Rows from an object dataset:
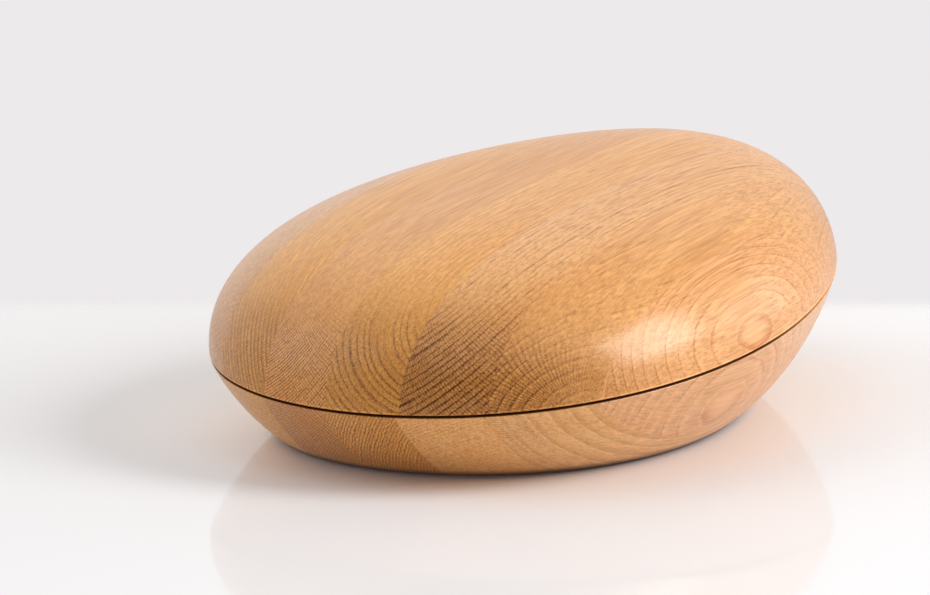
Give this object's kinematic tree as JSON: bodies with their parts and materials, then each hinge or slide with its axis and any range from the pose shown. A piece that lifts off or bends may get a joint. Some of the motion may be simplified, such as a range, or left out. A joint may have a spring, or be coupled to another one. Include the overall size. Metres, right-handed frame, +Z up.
{
  "type": "lidded wooden bowl",
  "caption": "Pebble-shaped serving bowl and lift-off lid of edge-glued oak staves, parting along a slanting seam.",
  "frame": {"origin": "on the floor under the middle of the seam, on the flat base", "axes": "+Z up; +X along the staves, towards the end where the seam is higher; +Y across the staves"},
  "size_m": [0.3486, 0.2397, 0.1079],
  "materials": {
    "oak_pale": "oiled, satin",
    "oak_amber": "oiled, satin",
    "oak_brown": "oiled, satin"
  },
  "bodies": {
    "bowl": {"bowl_stave_1": "oak_pale", "bowl_stave_2": "oak_brown", "bowl_stave_3": "oak_amber", "bowl_stave_4": "oak_amber", "bowl_stave_5": "oak_brown", "bowl_stave_6": "oak_pale", "bowl_stave_7": "oak_amber"},
    "lid": {"lid_stave_1": "oak_pale", "lid_stave_2": "oak_brown", "lid_stave_3": "oak_brown", "lid_stave_4": "oak_amber", "lid_stave_5": "oak_brown", "lid_stave_6": "oak_amber", "lid_stave_7": "oak_pale"}
  },
  "joints": [
    {"name": "lid_lift", "type": "slide", "parent": "bowl", "child": "lid", "axis": [-0.0889, 0, 0.996], "range_m": [0, 0.16]}
  ]
}
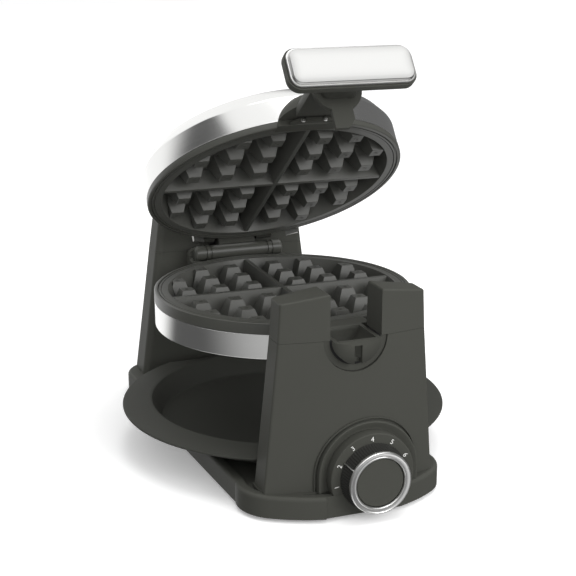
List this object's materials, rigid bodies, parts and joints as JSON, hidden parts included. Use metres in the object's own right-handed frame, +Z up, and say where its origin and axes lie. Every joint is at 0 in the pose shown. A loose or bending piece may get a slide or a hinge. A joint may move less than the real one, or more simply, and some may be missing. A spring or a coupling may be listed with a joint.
{
  "type": "rotating waffle maker",
  "caption": "Countertop waffle maker: round grid plates with a hinged lid turn over in a cradle between two towers, above a slide-out drip tray, with a temperature dial.",
  "frame": {"origin": "on the table, midway between the front of the knob and the back of the base, in the plane of the turning axis", "axes": "+Z up, -Y towards the user (the dial and the handle), +X to the user's right"},
  "size_m": [0.267, 0.354, 0.339],
  "materials": {
    "body_plastic": "fine matt moulding, dark warm grey",
    "inner_plastic": "matt black",
    "dial_print": "matt with white numbers and strokes",
    "rubber": "matt",
    "steel": "brushed round the band",
    "plate_coated": "satin non-stick coating",
    "plated_steel": "bright zinc",
    "silver": "satin silver"
  },
  "bodies": {
    "stand": {"base_shell": "body_plastic", "bottom_cover": "inner_plastic", "rubber_feet": "rubber", "cover_screws": "plated_steel", "tower_screws": "plated_steel", "front_tower": "body_plastic", "front_tower_cap": "body_plastic", "cradle_liner": "inner_plastic", "rear_tower": "body_plastic", "rear_tower_cap": "body_plastic", "rear_bearing": "inner_plastic", "lead_gland": "body_plastic", "terminal_block": "inner_plastic", "dial_housing": "body_plastic", "dial_plate": "dial_print", "thermostat_bracket": "plated_steel", "thermostat": "plated_steel"},
    "rotor": {"lower_bezel": "body_plastic", "lower_cover": "steel", "lower_grid_plate": "plate_coated", "lower_grid_studs": "plate_coated", "lower_heater": "plated_steel", "lower_reflector": "plated_steel", "lower_plate_screws": "plated_steel", "lower_trunnion": "body_plastic", "trunnion_screws": "plated_steel", "rear_yoke": "body_plastic", "hinge_barrel": "body_plastic", "hinge_pin": "plated_steel"},
    "lid": {"lid_bezel": "body_plastic", "lid_cover": "steel", "lid_grid_plate": "plate_coated", "lid_grid_studs": "plate_coated", "lid_heater": "plated_steel", "lid_reflector": "plated_steel", "lid_plate_screws": "plated_steel", "lid_hinge_arms": "body_plastic", "lid_clips": "plated_steel", "lid_bracket": "body_plastic", "lid_bracket_screws": "plated_steel", "handle_neck": "body_plastic", "handle_grip": "body_plastic", "handle_plate": "silver", "handle_screws": "plated_steel"},
    "dial": {"knob": "body_plastic", "knob_ring": "silver", "knob_pointer": "silver", "thermostat_spindle": "plated_steel"},
    "tray": {"drip_tray": "plate_coated"}
  },
  "joints": [
    {"name": "flip", "type": "hinge", "parent": "stand", "child": "rotor", "pos_m": [0, 0, 0.1344], "axis": [0, 1, 0], "range_deg": [0, 80]},
    {"name": "lid_hinge", "type": "hinge", "parent": "rotor", "child": "lid", "pos_m": [0, 0.127, 0.148], "axis": [-1, 0, 0], "range_deg": [-36.7, 28]},
    {"name": "knob_turn", "type": "hinge", "parent": "stand", "child": "dial", "pos_m": [0.01, -0.17, 0.031], "axis": [0, 1, 0], "range_deg": [-66, 116]},
    {"name": "tray_slide", "type": "slide", "parent": "stand", "child": "tray", "axis": [1, 0, 0], "range_m": [0, 0.27]}
  ]
}
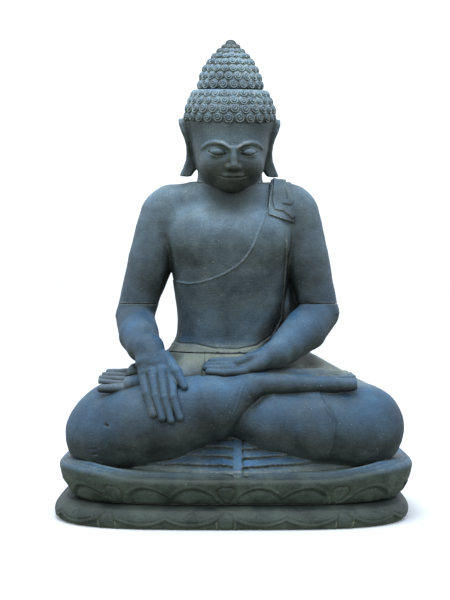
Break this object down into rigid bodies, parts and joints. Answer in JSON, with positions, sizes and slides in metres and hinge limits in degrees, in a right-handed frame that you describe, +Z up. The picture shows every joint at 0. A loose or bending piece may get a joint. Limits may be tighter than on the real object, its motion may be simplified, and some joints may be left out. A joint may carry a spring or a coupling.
{
  "type": "buddha statue",
  "caption": "Seated stone buddha in full lotus on a two-tier lotus plinth, right hand reaching down over the shin, tall curled crown knot.",
  "frame": {"origin": "middle of the plinth's flat underside, on the ground", "axes": "+Z up through the head; the figure faces -Y; +X is towards the figure's left hand"},
  "size_m": [0.748, 0.47, 0.9971],
  "materials": {
    "stone": "fine-chiselled, weathered, dust in the hollows",
    "mortar": "weathered lime mortar",
    "steel": "plain drawn bar"
  },
  "bodies": {
    "root": {"lower_plinth": "stone", "upper_plinth": "stone", "crossed_legs": "stone", "torso": "stone", "right_forearm": "stone", "left_forearm": "stone", "head": "stone", "ushnisha": "stone", "plinth_mortar_bed": "mortar", "seat_mortar_bed": "mortar", "waist_mortar_bed": "mortar", "neck_mortar_joint": "mortar", "ushnisha_mortar_joint": "mortar", "right_elbow_filler": "mortar", "left_elbow_filler": "mortar", "neck_dowel": "steel", "ushnisha_dowel": "steel", "plinth_dowel_right": "steel", "plinth_dowel_left": "steel", "seat_dowel_right": "steel", "seat_dowel_left": "steel", "waist_dowel_right": "steel", "waist_dowel_left": "steel", "elbow_dowel_right": "steel", "elbow_dowel_left": "steel"}
  },
  "joints": []
}
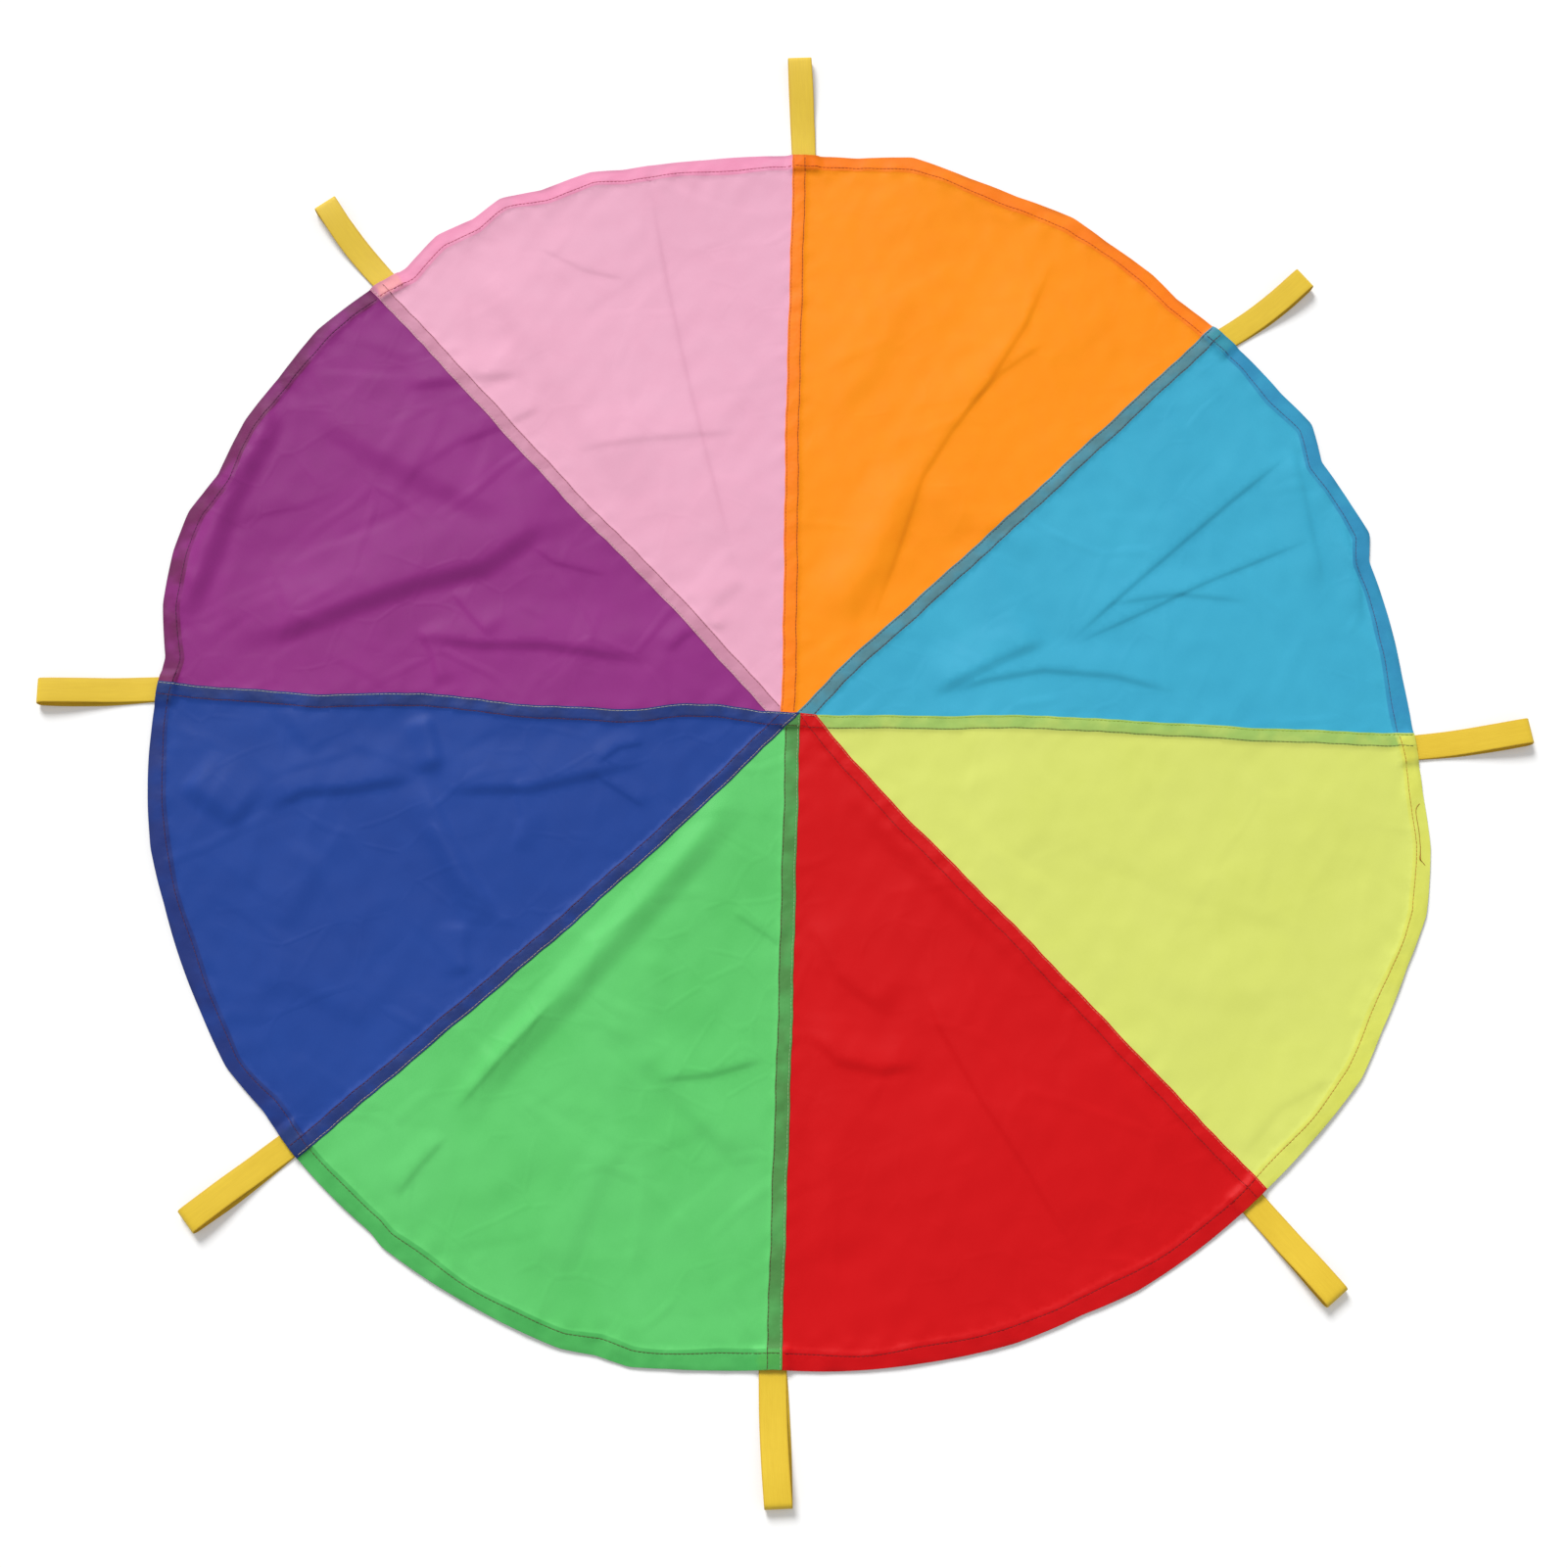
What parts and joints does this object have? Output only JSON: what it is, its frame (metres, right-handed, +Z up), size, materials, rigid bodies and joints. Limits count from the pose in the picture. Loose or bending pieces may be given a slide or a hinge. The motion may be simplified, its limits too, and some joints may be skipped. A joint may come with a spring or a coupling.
{
  "type": "play parachute",
  "caption": "Small round play parachute of coloured nylon gores felled together, with a turned hem and webbing hand loops, lying open.",
  "frame": {"origin": "centre of the canopy, where its seams meet, on the floor that it lies on", "axes": "+Z up from the floor; +X along the straight seam that joins the two half discs, towards the right loop; +Y towards the top loop"},
  "size_m": [1.1656, 1.1752, 0.0119],
  "materials": {
    "orange_nylon": "satin",
    "sky_blue_nylon": "satin",
    "yellow_nylon": "satin",
    "red_nylon": "satin",
    "green_nylon": "satin",
    "royal_blue_nylon": "satin",
    "purple_nylon": "satin",
    "pink_nylon": "satin",
    "yellow_webbing": "matte"
  },
  "bodies": {
    "lower_half": {"yellow_gore": "yellow_nylon", "red_gore": "red_nylon", "green_gore": "green_nylon", "royal_blue_gore": "royal_blue_nylon"},
    "upper_half": {"purple_gore": "purple_nylon", "pink_gore": "pink_nylon", "orange_gore": "orange_nylon", "sky_blue_gore": "sky_blue_nylon"},
    "top_handle": {"top_loop": "yellow_webbing"},
    "upper_right_handle": {"upper_right_loop": "yellow_webbing"},
    "right_handle": {"right_loop": "yellow_webbing"},
    "lower_right_handle": {"lower_right_loop": "yellow_webbing"},
    "bottom_handle": {"bottom_loop": "yellow_webbing"},
    "lower_left_handle": {"lower_left_loop": "yellow_webbing"},
    "left_handle": {"left_loop": "yellow_webbing"},
    "upper_left_handle": {"upper_left_loop": "yellow_webbing"}
  },
  "joints": [
    {"name": "half_fold", "type": "hinge", "parent": "lower_half", "child": "upper_half", "pos_m": [0, 0.006, 0.0035], "axis": [1, 0, 0], "range_deg": [0, 170]},
    {"name": "top_handle_swing", "type": "hinge", "parent": "upper_half", "child": "top_handle", "pos_m": [-0.01122, 0.49456, 0.003], "axis": [0.9997, 0.0227, 0], "range_deg": [0, 168]},
    {"name": "upper_right_handle_swing", "type": "hinge", "parent": "upper_half", "child": "upper_right_handle", "pos_m": [0.3424, 0.33883, 0.003], "axis": [0.7034, -0.7108, 0], "range_deg": [0, 168]},
    {"name": "right_handle_swing", "type": "hinge", "parent": "lower_half", "child": "right_handle", "pos_m": [0.4837, -0.00507, 0.003], "axis": [-0.0105, -0.9999, 0], "range_deg": [0, 90]},
    {"name": "lower_right_handle_swing", "type": "hinge", "parent": "lower_half", "child": "lower_right_handle", "pos_m": [0.35095, -0.35964, 0.003], "axis": [-0.7157, -0.6984, 0], "range_deg": [0, 168]},
    {"name": "bottom_handle_swing", "type": "hinge", "parent": "lower_half", "child": "bottom_handle", "pos_m": [0.00516, -0.49253, 0.003], "axis": [-0.9999, -0.0105, 0], "range_deg": [0, 168]},
    {"name": "lower_left_handle_swing", "type": "hinge", "parent": "lower_half", "child": "lower_left_handle", "pos_m": [-0.35851, -0.34863, 0.003], "axis": [-0.6972, 0.7169, 0], "range_deg": [0, 168]},
    {"name": "left_handle_swing", "type": "hinge", "parent": "lower_half", "child": "left_handle", "pos_m": [-0.49759, 0.00174, 0.003], "axis": [0.0035, 1, 0], "range_deg": [0, 90]},
    {"name": "upper_left_handle_swing", "type": "hinge", "parent": "upper_half", "child": "upper_left_handle", "pos_m": [-0.35414, 0.3629, 0.003], "axis": [0.7157, 0.6984, 0], "range_deg": [0, 168]}
  ]
}
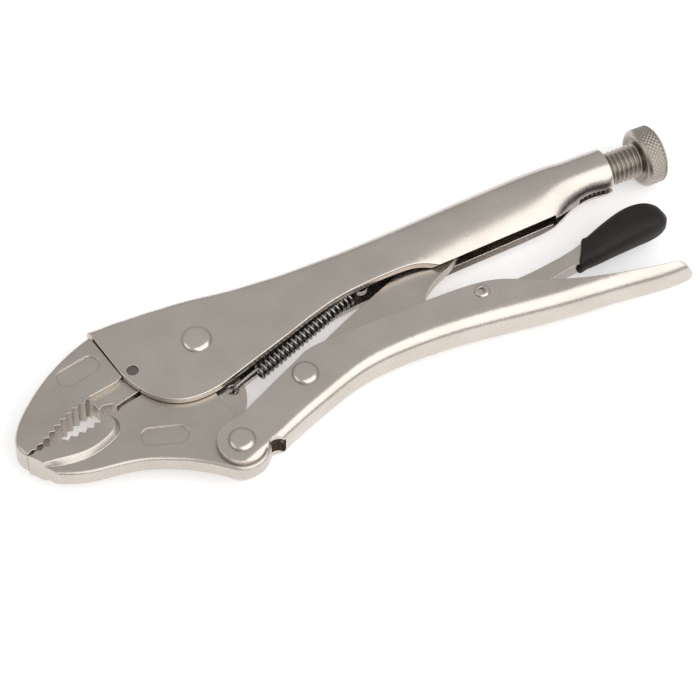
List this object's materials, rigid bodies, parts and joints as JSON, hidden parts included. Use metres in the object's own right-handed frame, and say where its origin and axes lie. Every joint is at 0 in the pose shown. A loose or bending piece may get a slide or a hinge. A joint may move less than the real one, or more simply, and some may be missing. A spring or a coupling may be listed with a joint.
{
  "type": "locking pliers",
  "caption": "Curved-jaw locking pliers with a sheet-metal toggle lever, release lever with a dipped grip, return spring and knurled adjusting screw.",
  "frame": {"origin": "centre of the bounding box's bottom face, with the tool lying on its side", "axes": "+X from the jaws to the adjusting knob, +Y from the lever to the fixed handle, +Z along the rivets, up when the tool lies on its side"},
  "size_m": [0.248, 0.0706, 0.0206],
  "materials": {
    "satin_nickel": "satin nickel plate on folded sheet, fine even grain",
    "forged_nickel": "satin nickel plate on a forging, slightly duller",
    "rivet_nickel": "plated rivet head, smoother than the sheet",
    "spring_steel": "dark plated spring wire",
    "screw_steel": "dull warm grey plating on thread and knurl",
    "black_vinyl": "satin black dipped vinyl"
  },
  "bodies": {
    "fixed_handle": {"fixed_handle": "satin_nickel", "upper_jaw": "forged_nickel", "jaw_lock_pin": "rivet_nickel", "jaw_pivot_rivet": "rivet_nickel", "return_spring": "spring_steel"},
    "lower_jaw": {"lower_jaw": "forged_nickel"},
    "lever_handle": {"lever_handle": "satin_nickel", "handle_rivet": "rivet_nickel", "link_rivet": "rivet_nickel", "release_rivet": "rivet_nickel"},
    "toggle_link": {"toggle_link": "satin_nickel"},
    "release_lever": {"release_lever": "satin_nickel", "release_grip": "black_vinyl"},
    "adjusting_screw": {"adjusting_screw": "screw_steel"},
    "adjusting_knob": {"adjusting_knob": "screw_steel"}
  },
  "joints": [
    {"name": "jaw_pivot", "type": "hinge", "parent": "fixed_handle", "child": "lower_jaw", "pos_m": [-0.05525, 0.01545, 0.0103], "axis": [0, 0, 1], "range_deg": [0, 20], "deforming": ["return_spring"]},
    {"name": "handle_pivot", "type": "hinge", "parent": "lower_jaw", "child": "lever_handle", "pos_m": [-0.05765, -0.02575, 0.0103], "axis": [0, 0, 1], "range_deg": [-62.4, 0]},
    {"name": "link_pivot", "type": "hinge", "parent": "lever_handle", "child": "toggle_link", "pos_m": [-0.02835, -0.01115, 0.0103], "axis": [0, 0, 1], "range_deg": [0, 61.6]},
    {"name": "release_pivot", "type": "hinge", "parent": "lever_handle", "child": "release_lever", "pos_m": [0.03875, -0.00675, 0.0103], "axis": [0, 0, 1], "range_deg": [-7, 0]},
    {"name": "screw_travel", "type": "slide", "parent": "fixed_handle", "child": "adjusting_screw", "axis": [1, 0, 0], "range_m": [0, 0.014]},
    {"name": "screw_turn", "type": "hinge", "parent": "adjusting_screw", "child": "adjusting_knob", "pos_m": [0.11975, 0.02505, 0.0103], "axis": [1, 0, 0], "range_deg": [0, 2880]}
  ],
  "couplings": [
    {"joint": "handle_pivot", "follows": "jaw_pivot", "ratio": -3.12},
    {"joint": "link_pivot", "follows": "jaw_pivot", "ratio": 3.08},
    {"joint": "screw_turn", "follows": "screw_travel", "rad_per_m": 3590.4}
  ]
}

YOUR GOAL
Search the data for the string "List" and copy each line where it appears.

REPLY TO THE EXERCISE
List this object's materials, rigid bodies, parts and joints as JSON, hidden parts included. Use metres in the object's own right-handed frame, +Z up, and say where its origin and axes lie. Every joint is at 0 in the pose shown. A loose or bending piece may get a slide or a hinge. A joint may move less than the real one, or more simply, and some may be missing. A spring or a coupling may be listed with a joint.
List this object's materials, rigid bodies, parts and joints as JSON, hidden parts included. Use metres in the object's own right-handed frame, and say where its origin and axes lie. Every joint is at 0 in the pose shown. A loose or bending piece may get a slide or a hinge. A joint may move less than the real one, or more simply, and some may be missing. A spring or a coupling may be listed with a joint.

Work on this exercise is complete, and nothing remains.